Roughly, the central mystery seems to be the idea of acausal control. It feels like it might even be useful for inferring friendliness content, along the lines of what I described here. But we don't understand that idea. It first more or less explicitly appeared in UDT with its magical mathematical intuition module, and became more concrete in ADT, where proofs are used instead (at the cost of making it useless where complete proofs can't be expected, that is almost always outside very simple thought experiments).

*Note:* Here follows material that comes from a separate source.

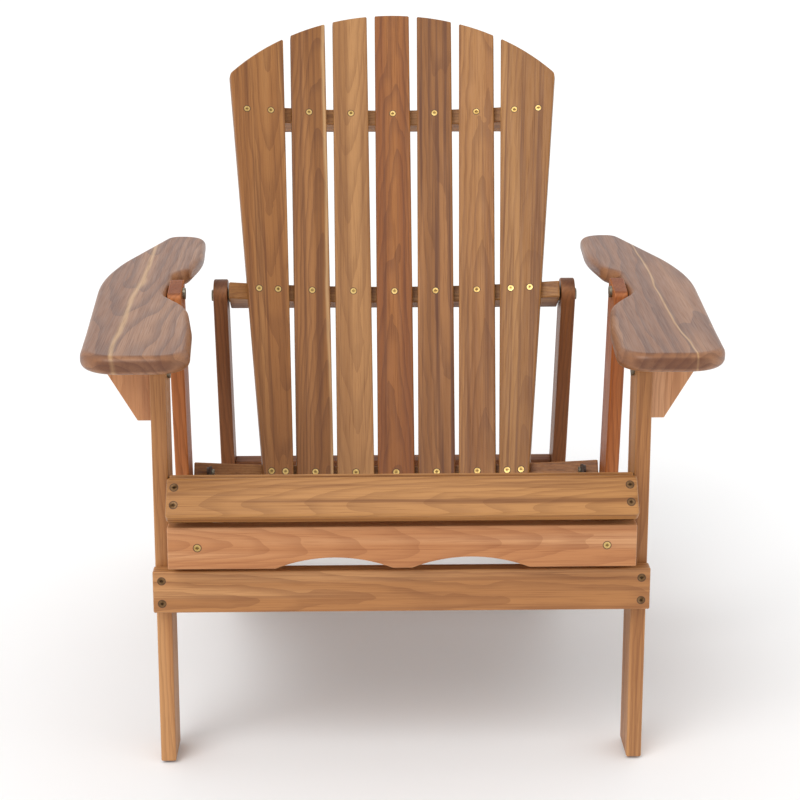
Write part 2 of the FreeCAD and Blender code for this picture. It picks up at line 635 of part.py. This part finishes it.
def build_prop():
    """Two legs hung from the middle batten, forked over the rear stretcher and tied together."""
    top, foot = prop_top(), ("front + prop_foot_y", "prop_foot_z")
    fork_wide, fork_high = "(stretcher_thick + 4)", "(stretcher_high + 0.8)"
    lean = math.atan2(value(f"({foot[0]}) - ({top[0]})"), value(f"({top[1]}) - ({foot[1]})"))
    along = V(0, -math.sin(lean), math.cos(lean))
    tie_middle = V(0, value(foot[0]), value(foot[1])) + along * value("tie_from_foot")
    for side, sign in SIDES:
        leg = link(f"prop_{side}", sign, "prop_inside", "prop_thick", "prop_width", top, foot,
                   ("prop_width / 2", "0"), {"prop_width / 2 - 0.2": [2, 3]})
        start, length = across(sign, "prop_inside - 1", "prop_inside + prop_thick + 1")
        fork = doc.addObject("Part::Box", f"fork_{side}")
        bind(fork, Length=length, Width=fork_wide, Height=f"{fork_high} - 40")
        place(fork, (start, f"stretcher_y - {fork_wide} / 2", "40"))
        bore = hole(f"prop_bore_{side}", sign, "prop_inside - 1", "prop_inside + prop_thick + 1", *top,
                    "bolt + play")
        keep(f"prop_{side}", cut(f"prop_{side}", leg, [fork, bore]))
        pivot_bolt(f"prop_bolt_{side}", sign, *top,
                   [("middle_half - 30", "prop_inside + prop_thick + 0.5", "bolt"),
                    ("middle_half", "prop_inside - 0.4", "bolt_head + 1"),
                    ("prop_inside + prop_thick + 0.4", "prop_inside + prop_thick + 3.4", "bolt_head")])
    tie = board("prop_tie", "YZ_Plane", rectangle("0 - tie_thick / 2", "tie_thick / 2", "0 - tie_width / 2",
                                                  "tie_width / 2"),
                "2 * prop_inside",
                placement=FreeCAD.Placement(V(-value("prop_inside"), tie_middle.y, tie_middle.z),
                                            FreeCAD.Rotation(V(1, 0, 0), math.degrees(lean))))
    keep("prop_tie", tie)


# --- glides ----------------------------------------------------------------------------------------

def build_glides():
    """Round plastic glides under the legs and under the rails' tails."""
    feet = {"leg_glides": ("leg_inside + leg_thick / 2", "front + leg_width / 2"),
            "rail_glides": ("(rail_inside + rail_outside) / 2", "rail_rear - 9")}
    for name, (out, y) in feet.items():
        pair = []
        for side, sign in SIDES:
            disc = doc.addObject("Part::Cylinder", f"{name}_{side}")
            bind(disc, Radius="glide_radius", Height="glide")
            place(disc, (f"{sign} * ({out})", y, "0"))
            pair.append(disc)
        both = doc.addObject("Part::Compound", name)
        both.Links = pair
        keep(name, both)


# --- the chair -------------------------------------------------------------------------------------

build_rails()
build_seat()
build_apron()
build_stretcher()
build_front_legs()
build_arms()
build_posts()
build_battens(build_back_slats())
build_hinges()
build_prop()
build_glides()
doc.recompute()

for thing in doc.Objects:
    if {"Invalid", "Error"} & set(thing.State):
        raise RuntimeError(f"{thing.Label} did not build")
for name, thing in nodes.items():
    if thing.Shape.isNull() or not thing.Shape.isValid() or not thing.Shape.Solids:
        raise RuntimeError(f"{name} has no valid solid")

os.makedirs("parts", exist_ok=True)
for name, thing in nodes.items():
    thing.Shape.exportStep(os.path.join("parts", name + ".step"))
    print(f"{name}: {len(thing.Shape.Solids)} solids, {thing.Shape.Volume / 1000:.1f} cm3")
whole = Part.makeCompound([thing.Shape for thing in nodes.values()]).BoundBox
print(f"{len(nodes)} nodes, x {whole.XMin:.1f} {whole.XMax:.1f} y {whole.YMin:.1f} {whole.YMax:.1f} "
      f"z {whole.ZMin:.1f} {whole.ZMax:.1f}")
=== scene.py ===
"""Folding Adirondack chair of oiled acacia, with brass-plated screws, on a plain white studio floor."""

import math
import random

import bmesh
import bpy
import numpy as np
from mathutils import Matrix, Vector


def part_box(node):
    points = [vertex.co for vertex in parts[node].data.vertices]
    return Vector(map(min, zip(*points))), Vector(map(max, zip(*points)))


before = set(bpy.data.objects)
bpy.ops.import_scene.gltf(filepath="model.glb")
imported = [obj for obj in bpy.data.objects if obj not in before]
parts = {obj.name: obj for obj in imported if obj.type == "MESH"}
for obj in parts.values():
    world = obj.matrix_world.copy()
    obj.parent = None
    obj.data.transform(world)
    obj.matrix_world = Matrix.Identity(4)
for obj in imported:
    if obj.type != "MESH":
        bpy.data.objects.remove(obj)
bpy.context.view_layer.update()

MM = 0.001
# The wave texture's rings repeat every 0.314 of a unit at scale 1.
WAVE_UNIT = math.tau / 20
# The places of a Mix node's sockets when it mixes colours.
MIX_SHARE, MIX_FIRST, MIX_SECOND, MIX_RESULT = 0, 6, 7, 2

# Sorts of acacia board: the pale fibre, the body of the wood and its dark lines.
TONES = {
    "honey": ("#AC7740", "#96602B", "#643409"),
    "golden": ("#AE7B43", "#98652E", "#6B3B0E"),
    "red_brown": ("#A2652A", "#8A4D14", "#592703"),
    "fawn": ("#B6834E", "#9E6C3A", "#70421A"),
    "nut": ("#A46E3A", "#8D5925", "#5C2E08"),
    "tan": ("#C48F5C", "#AC7441", "#764421"),
    "pink_tan": ("#D09A6C", "#B87B4B", "#8C4F28"),
    # Paler than the brackets' own wood: painted light that offsets the shade the arms cast on them.
    "lit_blush": ("#DDA97E", "#C98D5E", "#9E633A"),
    "straw": ("#B8824A", "#A26D36", "#6E3D12"),
    "russet": ("#BC7139", "#A05621", "#6C310A"),
    "umber": ("#A0683A", "#865026", "#54290B"),
    "plum": ("#9C6C48", "#84532F", "#5A2E12"),
}
SAPWOOD = "#D6AC78"
# The dark of the painted shadow in a countersink's rim and of the painted shade in a screw's cross recess.
PAINTED_SCREW_SHADE = "#2E180A"

# Sizes of the wood's patterns in mm: how long each is along the grain, and how wide.
BEND = (260, 55)
STREAK = (500, 7)
BAND = (800, 30)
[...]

The problem is this: given action-definition and utility-definition, agent can find a function between their sets of possible values and use it as a "utility function", but other "utility functions" are correct as well, the agent just isn't capable of finding them, but somehow it's a good thing, that's why it works (see this post). What makes some of the functions "better" than others? Can we generalize this to inference of dependencies between facts other than action and utility-value? What particular properties of agents constructed in one of the standard ways allows them to be controlled by some, but not other dependencies? What kinds of "facts" are relevant? What constitutes a "fact"? (In ADT, a "fact" is an axiomatic definition of a structure, which refers to some particular class of structures and not to other structures; decision theory then considers ways in which some of these "facts" can control other "facts", that is make the structures defined by certain definitions be a certain way, given control over other structures that contain agent's action.)
It feels like mathematics is the discipline for clarifying questions like this (and it's perhaps not useful to prioritize its areas, though some emphasis on foundations seems right). An important milestone would be to produce a useful problem statement about clarification of this idea of acausal dependence that can be communicated at least to mathematicians on LW.